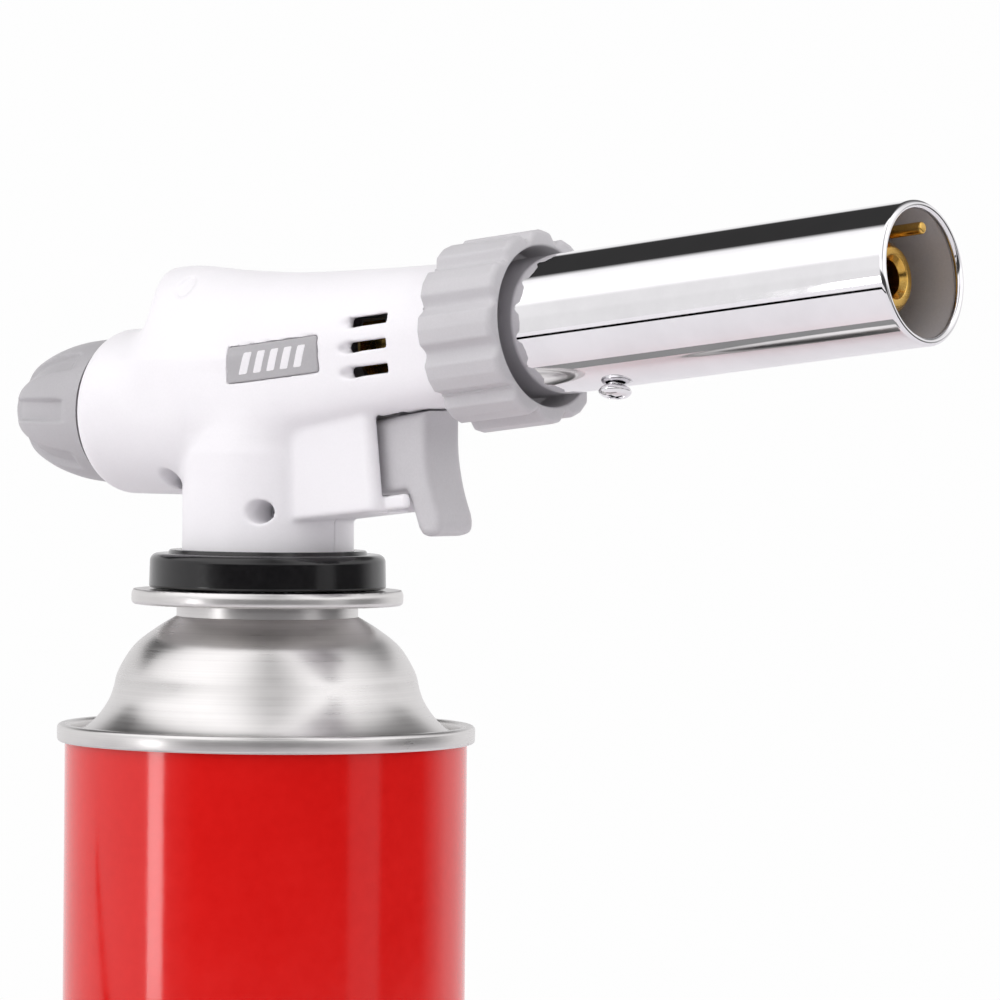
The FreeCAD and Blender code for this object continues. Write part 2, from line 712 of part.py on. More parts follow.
def housing_inside():
    """The space inside the shells, with the trigger's opening and its toe slot."""
    rear = on_rear_axis(cyl(REAR_R - SHELL_WALL, REAR_X - 1, 4.0))
    neck = on_flange(cyl(NECK_R - SHELL_WALL, NECK_FOOT_H - 1, KNOB_H - SHELL_WALL))
    floor = TRIGGER_FOOT_H - 0.45
    side = BLOCK_HALF_W - 1.9
    block = in_barrel_frame(box(0, BLOCK_FRONT_S + 0.5, -side, side, floor, -7.0))
    toe_slot = in_barrel_frame(box(22.5, LIP_S + 1, -4.95, 4.95, BLOCK_FLOOR_H - 1, floor + 1))
    return upper_body(SHELL_WALL, 1.0).fuse([rear, neck, block, toe_slot])


def housing_ribs():
    """Ribs that grip the jet holder, and the screw bosses."""
    ribs = []
    for low in (16.6, 20.1):
        ribs.append(on_barrel(cyl(13.0, low, low + 1.3).cut(cyl(7.9, low - 1, low + 2))))
    for x, height, recess, _, _ in HOUSING_SCREWS:
        boss = Part.makeCylinder(recess + 1.0, 28, Vector(x, -14, FLANGE_Z + height), Vector(0, 1, 0))
        ribs.append(boss)
    return ribs


def vents():
    """Three level slots through each side, beside the jet."""
    pitch, tall = 4.0, 1.6
    return [
        in_barrel_frame(box(25.3, 33.2, -FAR, FAR, k * pitch - tall / 2, k * pitch + tall / 2))
        for k in (-1, 0, 1)
    ]


def housing():
    """Both shells before they are parted."""
    outside, inside = housing_outside(), housing_inside()
    shell = outside.cut(inside)
    ribs = Part.makeCompound(housing_ribs())
    body_only = ribs.common(upper_body(0.3, 0).fuse([
        on_flange(cyl(NECK_R - 0.3, NECK_FOOT_H, KNOB_H)),
        on_rear_axis(cyl(REAR_R - 0.3, REAR_X, 4.0)),
    ]))
    shell = shell.fuse(body_only)
    shell = shell.cut(Part.makeCompound(vents()))
    for x, height, recess, seat, tip in HOUSING_SCREWS:
        at = Vector(x, seat, FLANGE_Z + height)
        shell = shell.cut(Part.makeCylinder(recess, 20, at, Vector(0, -1, 0)))
        shell = shell.cut(Part.makeCylinder(1.15, tip - seat + 0.4, at, Vector(0, 1, 0)))
    s0, s1, h0, h1 = NAMEPLATE
    return shell.cut(in_barrel_frame(box(s0 - 0.1, s1 + 0.1, -FAR, -NAMEPLATE_SEAT, h0 - 0.1, h1 + 0.1)))


def housing_half(side):
    """The shell on one side of the parting plane. side is +1 for +Y."""
    low, high = (0, FAR) if side > 0 else (-FAR, 0)
    half = SHELL.common(box(-FAR, FAR, low, high, FLANGE_Z - FAR, FLANGE_Z + FAR + 20))
    solids = sorted(half.Solids, key=lambda solid: solid.Volume)
    return solids[-1]


def housing_screws():
    """The three screws that close the shells."""
    screws = []
    for x, height, recess, seat, tip in HOUSING_SCREWS:
        at = Vector(x, seat, FLANGE_Z + height)
        head = Part.makeCylinder(recess - 0.15, 1.4, at, Vector(0, -1, 0))
        shank = Part.makeCylinder(1.1, tip - seat, at, Vector(0, 1, 0))
        screws.append(head.fuse(shank).removeSplitter())
    return Part.makeCompound(screws)


def nameplate():
    """The plain card let into the right shell."""
    s0, s1, h0, h1 = NAMEPLATE
    return in_barrel_frame(box(s0, s1, -NAMEPLATE_SEAT - 0.75, -NAMEPLATE_SEAT - 0.02, h0, h1))


SHELL = housing()

PIECES = {
    "can_body": can_body,
    "can_bottom": can_bottom,
    "can_dome": can_dome,
    "can_flange": can_flange,
    "can_valve_cup": can_valve_cup,
    "can_valve_housing": can_valve_housing,
    "can_valve_gasket": can_valve_gasket,
    "can_valve_stem": can_valve_stem,
    "can_valve_spring": can_valve_spring,
    "can_dip_tube": can_dip_tube,
    "base_ring": lambda: drilled_for_hub_screws(base_ring()),
    "lock_hub": lambda: drilled_for_hub_screws(lock_hub()),
    "hub_screws": hub_screws,
    "inlet_gasket": inlet_gasket,
    "inlet_filter": inlet_filter,
    "valve_body": valve_body,
    "gland_nut": gland_nut,
    "spindle_seal": spindle_seal,
    "regulator_spindle": regulator_spindle,
    "knob": knob,
    "knob_screw": knob_screw,
    "gas_tube": gas_tube,
    "jet_holder": jet_holder,
    "gas_jet": gas_jet,
    "mixer_tube": mixer_tube,
    "burner_nozzle": burner_nozzle,
    "burner_disc": burner_disc,
    "barrel_socket": barrel_socket,
    "barrel_tube": barrel_tube,
    "tube_screw": tube_screw,
    "electrode": electrode,
    "electrode_insulator": electrode_insulator,
    "ignition_lead": ignition_lead,
    "air_collar": air_collar,
    "air_sleeve": air_sleeve,
    "trigger": trigger,
    "piezo_body": piezo_body,
    "piezo_plunger": piezo_plunger,
    "piezo_spring": piezo_spring,
    "earth_contact": earth_contact,
    "housing_right": lambda: housing_half(-1),
    "housing_left": lambda: housing_half(1),
    "housing_screws": housing_screws,
    "nameplate": nameplate,
}

os.makedirs("parts", exist_ok=True)
for name, make in PIECES.items():
    piece = make()
    print(name, piece.isValid(), len(piece.Solids), round(piece.Volume, 1))
    piece.exportStep("parts/" + name + ".step")
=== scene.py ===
"""The looks of a butane torch on its gas cartridge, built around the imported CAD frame."""

import logging
import math
from collections.abc import Callable, Sequence
from dataclasses import dataclass
from enum import Enum

import bmesh
import bpy
import numpy as np
from mathutils import Matrix, Vector


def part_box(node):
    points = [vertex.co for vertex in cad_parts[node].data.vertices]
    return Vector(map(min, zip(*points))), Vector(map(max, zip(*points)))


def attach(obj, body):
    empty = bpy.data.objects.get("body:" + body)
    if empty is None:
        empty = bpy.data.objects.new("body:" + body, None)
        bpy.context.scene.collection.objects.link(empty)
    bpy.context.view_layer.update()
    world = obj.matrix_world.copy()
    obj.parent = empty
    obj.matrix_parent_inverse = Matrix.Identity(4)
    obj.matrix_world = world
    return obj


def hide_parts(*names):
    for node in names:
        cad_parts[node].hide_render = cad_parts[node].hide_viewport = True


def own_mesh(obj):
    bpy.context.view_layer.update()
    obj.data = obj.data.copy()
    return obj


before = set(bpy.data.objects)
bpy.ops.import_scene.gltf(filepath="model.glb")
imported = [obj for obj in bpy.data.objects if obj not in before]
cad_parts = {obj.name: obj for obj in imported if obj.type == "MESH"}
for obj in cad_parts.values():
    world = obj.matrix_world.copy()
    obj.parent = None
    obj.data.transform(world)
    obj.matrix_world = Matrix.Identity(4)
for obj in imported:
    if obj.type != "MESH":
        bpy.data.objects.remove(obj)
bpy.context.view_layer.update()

LOG = logging.getLogger("butane_torch")
Array = np.ndarray
Corner = tuple[float, float, float]
SolidField = Callable[[Array, Array, Array], Array]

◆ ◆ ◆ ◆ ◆

Set down the listing in full, keeping every word exactly as it is.

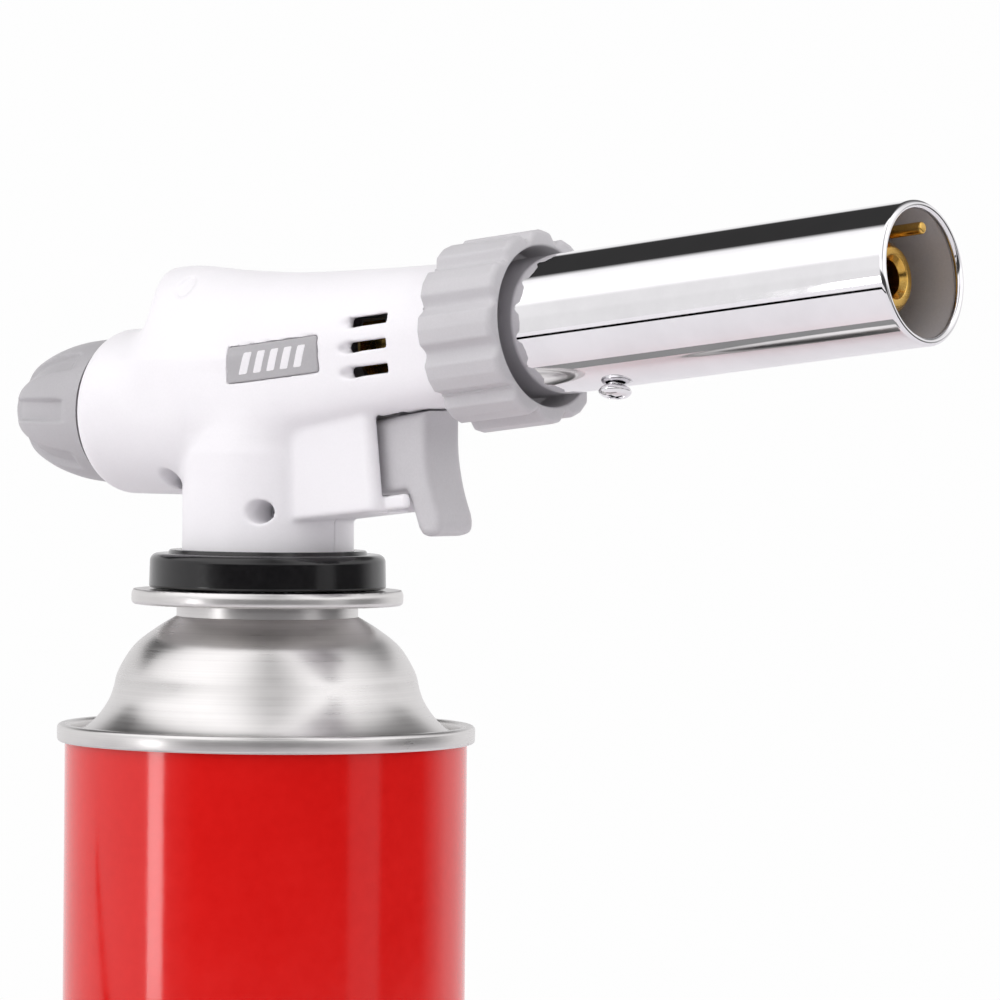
The FreeCAD and Blender code for this object continues. Write part 2, from line 712 of part.py on. More parts follow.
def housing_inside():
    """The space inside the shells, with the trigger's opening and its toe slot."""
    rear = on_rear_axis(cyl(REAR_R - SHELL_WALL, REAR_X - 1, 4.0))
    neck = on_flange(cyl(NECK_R - SHELL_WALL, NECK_FOOT_H - 1, KNOB_H - SHELL_WALL))
    floor = TRIGGER_FOOT_H - 0.45
    side = BLOCK_HALF_W - 1.9
    block = in_barrel_frame(box(0, BLOCK_FRONT_S + 0.5, -side, side, floor, -7.0))
    toe_slot = in_barrel_frame(box(22.5, LIP_S + 1, -4.95, 4.95, BLOCK_FLOOR_H - 1, floor + 1))
    return upper_body(SHELL_WALL, 1.0).fuse([rear, neck, block, toe_slot])


def housing_ribs():
    """Ribs that grip the jet holder, and the screw bosses."""
    ribs = []
    for low in (16.6, 20.1):
        ribs.append(on_barrel(cyl(13.0, low, low + 1.3).cut(cyl(7.9, low - 1, low + 2))))
    for x, height, recess, _, _ in HOUSING_SCREWS:
        boss = Part.makeCylinder(recess + 1.0, 28, Vector(x, -14, FLANGE_Z + height), Vector(0, 1, 0))
        ribs.append(boss)
    return ribs


def vents():
    """Three level slots through each side, beside the jet."""
    pitch, tall = 4.0, 1.6
    return [
        in_barrel_frame(box(25.3, 33.2, -FAR, FAR, k * pitch - tall / 2, k * pitch + tall / 2))
        for k in (-1, 0, 1)
    ]


def housing():
    """Both shells before they are parted."""
    outside, inside = housing_outside(), housing_inside()
    shell = outside.cut(inside)
    ribs = Part.makeCompound(housing_ribs())
    body_only = ribs.common(upper_body(0.3, 0).fuse([
        on_flange(cyl(NECK_R - 0.3, NECK_FOOT_H, KNOB_H)),
        on_rear_axis(cyl(REAR_R - 0.3, REAR_X, 4.0)),
    ]))
    shell = shell.fuse(body_only)
    shell = shell.cut(Part.makeCompound(vents()))
    for x, height, recess, seat, tip in HOUSING_SCREWS:
        at = Vector(x, seat, FLANGE_Z + height)
        shell = shell.cut(Part.makeCylinder(recess, 20, at, Vector(0, -1, 0)))
        shell = shell.cut(Part.makeCylinder(1.15, tip - seat + 0.4, at, Vector(0, 1, 0)))
    s0, s1, h0, h1 = NAMEPLATE
    return shell.cut(in_barrel_frame(box(s0 - 0.1, s1 + 0.1, -FAR, -NAMEPLATE_SEAT, h0 - 0.1, h1 + 0.1)))


def housing_half(side):
    """The shell on one side of the parting plane. side is +1 for +Y."""
    low, high = (0, FAR) if side > 0 else (-FAR, 0)
    half = SHELL.common(box(-FAR, FAR, low, high, FLANGE_Z - FAR, FLANGE_Z + FAR + 20))
    solids = sorted(half.Solids, key=lambda solid: solid.Volume)
    return solids[-1]


def housing_screws():
    """The three screws that close the shells."""
    screws = []
    for x, height, recess, seat, tip in HOUSING_SCREWS:
        at = Vector(x, seat, FLANGE_Z + height)
        head = Part.makeCylinder(recess - 0.15, 1.4, at, Vector(0, -1, 0))
        shank = Part.makeCylinder(1.1, tip - seat, at, Vector(0, 1, 0))
        screws.append(head.fuse(shank).removeSplitter())
    return Part.makeCompound(screws)


def nameplate():
    """The plain card let into the right shell."""
    s0, s1, h0, h1 = NAMEPLATE
    return in_barrel_frame(box(s0, s1, -NAMEPLATE_SEAT - 0.75, -NAMEPLATE_SEAT - 0.02, h0, h1))


SHELL = housing()

PIECES = {
    "can_body": can_body,
    "can_bottom": can_bottom,
    "can_dome": can_dome,
    "can_flange": can_flange,
    "can_valve_cup": can_valve_cup,
    "can_valve_housing": can_valve_housing,
    "can_valve_gasket": can_valve_gasket,
    "can_valve_stem": can_valve_stem,
    "can_valve_spring": can_valve_spring,
    "can_dip_tube": can_dip_tube,
    "base_ring": lambda: drilled_for_hub_screws(base_ring()),
    "lock_hub": lambda: drilled_for_hub_screws(lock_hub()),
    "hub_screws": hub_screws,
    "inlet_gasket": inlet_gasket,
    "inlet_filter": inlet_filter,
    "valve_body": valve_body,
    "gland_nut": gland_nut,
    "spindle_seal": spindle_seal,
    "regulator_spindle": regulator_spindle,
    "knob": knob,
    "knob_screw": knob_screw,
    "gas_tube": gas_tube,
    "jet_holder": jet_holder,
    "gas_jet": gas_jet,
    "mixer_tube": mixer_tube,
    "burner_nozzle": burner_nozzle,
    "burner_disc": burner_disc,
    "barrel_socket": barrel_socket,
    "barrel_tube": barrel_tube,
    "tube_screw": tube_screw,
    "electrode": electrode,
    "electrode_insulator": electrode_insulator,
    "ignition_lead": ignition_lead,
    "air_collar": air_collar,
    "air_sleeve": air_sleeve,
    "trigger": trigger,
    "piezo_body": piezo_body,
    "piezo_plunger": piezo_plunger,
    "piezo_spring": piezo_spring,
    "earth_contact": earth_contact,
    "housing_right": lambda: housing_half(-1),
    "housing_left": lambda: housing_half(1),
    "housing_screws": housing_screws,
    "nameplate": nameplate,
}

os.makedirs("parts", exist_ok=True)
for name, make in PIECES.items():
    piece = make()
    print(name, piece.isValid(), len(piece.Solids), round(piece.Volume, 1))
    piece.exportStep("parts/" + name + ".step")
=== scene.py ===
"""The looks of a butane torch on its gas cartridge, built around the imported CAD frame."""

import logging
import math
from collections.abc import Callable, Sequence
from dataclasses import dataclass
from enum import Enum

import bmesh
import bpy
import numpy as np
from mathutils import Matrix, Vector


def part_box(node):
    points = [vertex.co for vertex in cad_parts[node].data.vertices]
    return Vector(map(min, zip(*points))), Vector(map(max, zip(*points)))


def attach(obj, body):
    empty = bpy.data.objects.get("body:" + body)
    if empty is None:
        empty = bpy.data.objects.new("body:" + body, None)
        bpy.context.scene.collection.objects.link(empty)
    bpy.context.view_layer.update()
    world = obj.matrix_world.copy()
    obj.parent = empty
    obj.matrix_parent_inverse = Matrix.Identity(4)
    obj.matrix_world = world
    return obj


def hide_parts(*names):
    for node in names:
        cad_parts[node].hide_render = cad_parts[node].hide_viewport = True


def own_mesh(obj):
    bpy.context.view_layer.update()
    obj.data = obj.data.copy()
    return obj


before = set(bpy.data.objects)
bpy.ops.import_scene.gltf(filepath="model.glb")
imported = [obj for obj in bpy.data.objects if obj not in before]
cad_parts = {obj.name: obj for obj in imported if obj.type == "MESH"}
for obj in cad_parts.values():
    world = obj.matrix_world.copy()
    obj.parent = None
    obj.data.transform(world)
    obj.matrix_world = Matrix.Identity(4)
for obj in imported:
    if obj.type != "MESH":
        bpy.data.objects.remove(obj)
bpy.context.view_layer.update()

LOG = logging.getLogger("butane_torch")
Array = np.ndarray
Corner = tuple[float, float, float]
SolidField = Callable[[Array, Array, Array], Array]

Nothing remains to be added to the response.